One pouring night a man ducked into a taxi that happened to come along just as he walked out of his office. "Perfect timing," said the cabbie. "You're like Harold." "Who?" the man asked. "Harold Curry," the driver said. "A most memorable character. He did everything right. Like this cab coming along when you needed it. That's exactly what would have happened to Harold. He was always right." The man responded, "Nobody's that perfect." The cab driver went on, "He was a great athlete. He played tennis and golf like a pro and was a superb dancer. Harold never forgot birthdays and anniversaries. He knew which fork to use and how to taste wine. He was also a great handyman. He could fix anything. Me?

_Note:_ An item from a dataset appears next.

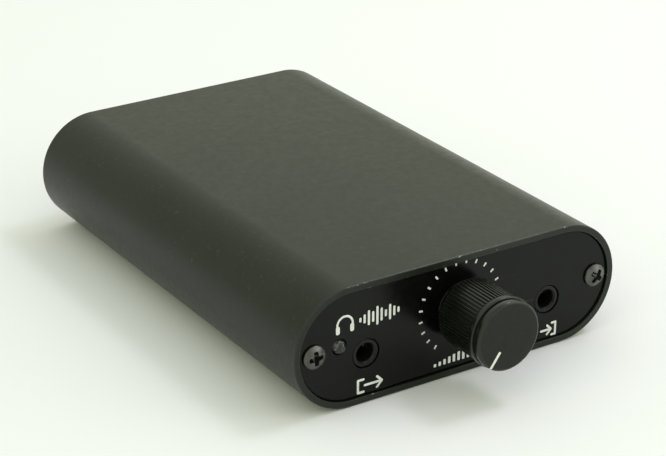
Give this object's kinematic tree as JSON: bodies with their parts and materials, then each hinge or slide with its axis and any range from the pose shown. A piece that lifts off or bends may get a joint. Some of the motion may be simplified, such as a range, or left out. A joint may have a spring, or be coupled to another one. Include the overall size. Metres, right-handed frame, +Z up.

I'm all thumbs." Soon they reached the man's destination. "That Harold was quite a guy," he said, stepping out of the cab. "No wonder he's your most unforgettable character." As the driver made change for the man he said, "He'd be yours too, if you married his widow."

8. Silence - When we here an untruth told and we remain silent, we are guilty of the "slander of silence." We become a party to the deception by not setting the record straight.

9. "Loose lips sink ships!" This old saying is appropriate for any church. Many churches are in turmoil because of gossiping and foolish talking. God will deal with the gossip. Notice what the Word has to say about the trouble a gossip can cause - Pro. 26:20-28.

C. It Is A Sinful Thing

When we practice any of these methods in regard to another, we are guilty of sin before the Lord!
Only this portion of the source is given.